Dans le monde physique, les entités psychiques sont invisibles. Seul un sens aiguisé de l’observation, de la dissimulation et de la diversion est alors en mesure de sauver une héroïne privée de certains de ses pouvoirs. Malheureusement, aussi intenses soient ces séquences où la mort côtoie de près Marianne, celles-ci sont bien trop clairsemées pour parvenir à faire chavirer définitivement les joueurs.
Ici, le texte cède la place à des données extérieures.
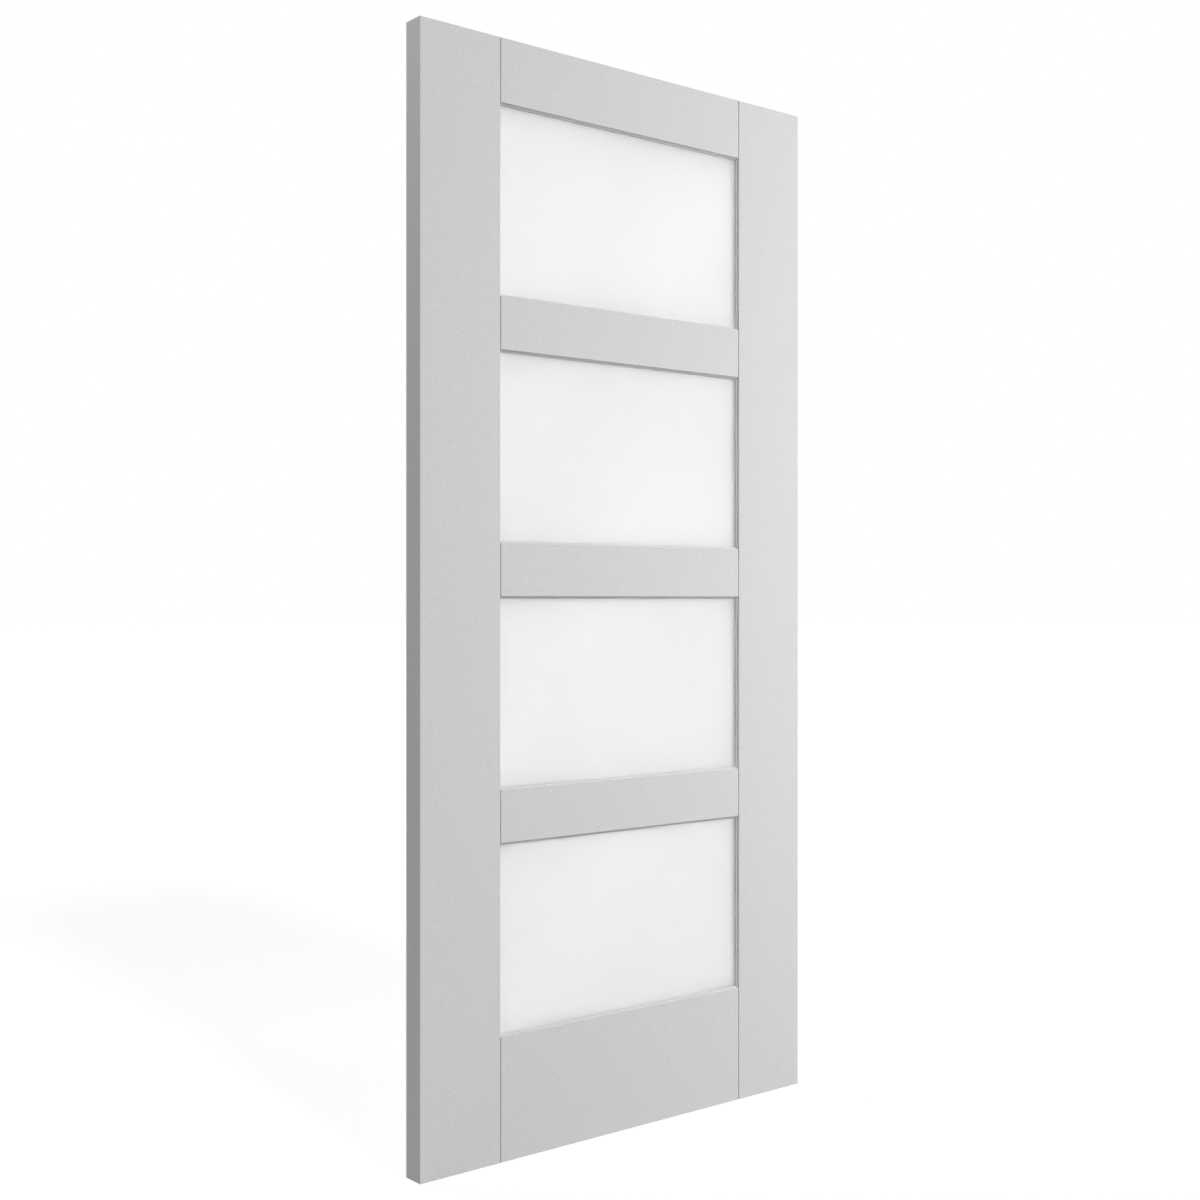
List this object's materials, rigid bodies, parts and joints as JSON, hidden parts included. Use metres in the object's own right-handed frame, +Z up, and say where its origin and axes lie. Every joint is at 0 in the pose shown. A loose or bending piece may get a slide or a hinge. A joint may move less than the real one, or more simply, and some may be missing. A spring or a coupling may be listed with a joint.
{
  "type": "glazed interior door leaf",
  "caption": "White primed timber door leaf with flat stiles and rails and a column of equal lights of obscure white glass, ready to hang.",
  "frame": {"origin": "middle of the hanging edge: half way up it and half way through the leaf", "axes": "+X across the leaf from the hanging edge to the closing edge, -Y out of the front face, +Z up"},
  "size_m": [0.915, 0.044, 1.981],
  "materials": {
    "painted_timber": "satin white primer",
    "painted_bead": "satin white primer",
    "obscure_glass": "satin-etched white",
    "spacer": "white coated",
    "setting_block": "matte"
  },
  "bodies": {
    "root": {"left_stile": "painted_timber", "right_stile": "painted_timber", "top_rail": "painted_timber", "mid_rail_1": "painted_timber", "mid_rail_2": "painted_timber", "mid_rail_3": "painted_timber", "bottom_rail": "painted_timber", "front_pane_1": "obscure_glass", "back_pane_1": "obscure_glass", "spacer_1": "spacer", "setting_blocks_1": "setting_block", "left_bead_1": "painted_bead", "right_bead_1": "painted_bead", "top_bead_1": "painted_bead", "bottom_bead_1": "painted_bead", "front_pane_2": "obscure_glass", "back_pane_2": "obscure_glass", "spacer_2": "spacer", "setting_blocks_2": "setting_block", "left_bead_2": "painted_bead", "right_bead_2": "painted_bead", "top_bead_2": "painted_bead", "bottom_bead_2": "painted_bead", "front_pane_3": "obscure_glass", "back_pane_3": "obscure_glass", "spacer_3": "spacer", "setting_blocks_3": "setting_block", "left_bead_3": "painted_bead", "right_bead_3": "painted_bead", "top_bead_3": "painted_bead", "bottom_bead_3": "painted_bead", "front_pane_4": "obscure_glass", "back_pane_4": "obscure_glass", "spacer_4": "spacer", "setting_blocks_4": "setting_block", "left_bead_4": "painted_bead", "right_bead_4": "painted_bead", "top_bead_4": "painted_bead", "bottom_bead_4": "painted_bead"}
  },
  "joints": []
}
Oui, ces moments de pure tension n’ont rien à envier aux autres survival-horror, mais délivrés au compte goutte, ces derniers perdent assurément de leur influence sur le reste de l’aventure pour devenir au final anecdotiques.
Gameplay : Fuir un esprit tourmenté
Points forts
- Un thriller psychologique adulte aux thématiques fortes
- La mise en scène cinématographique et horrifique
- La direction artistique inspirée (brutalisme, Zdzisław Beksiński)
- Les compositions musicales d'Akira Yamaoka et Arkadiusz Reikowski
- La présence d’un Némésis interprété par Troy Baker
- L'exploitation des plans physiques / spirituels et des pouvoirs
Points faibles
- Une aventure (trop) linéaire
- Une absence notable de rythme durant la première partie de l'aventure
- Un sentiment de danger et d’urgence souvent absent
- Une réalisation technique en retrait
La Bloober Team délivre un thriller psychologique et surnaturel aux multiples influences maîtrisées, et au récit à la fois sombre et touchant. The Medium est une œuvre artistique à part entière, à la fois visuelle et musicale, dont l’univers mérite d’être parcouru. Le studio polonais parviennent également à tirer profit de cette dualité ludique entre les plans physique et spirituel sans pour autant innover outre mesure au cours d’une aventure linéaire. La menace qui pèse sur Marianne, aussi intense soit-elle par instant, perd quant à elle trop souvent en intensité pour marquer durablement les joueurs. The Medium est en définitive une expérience horrifique “arty” à l'image des précédentes productions des développeurs.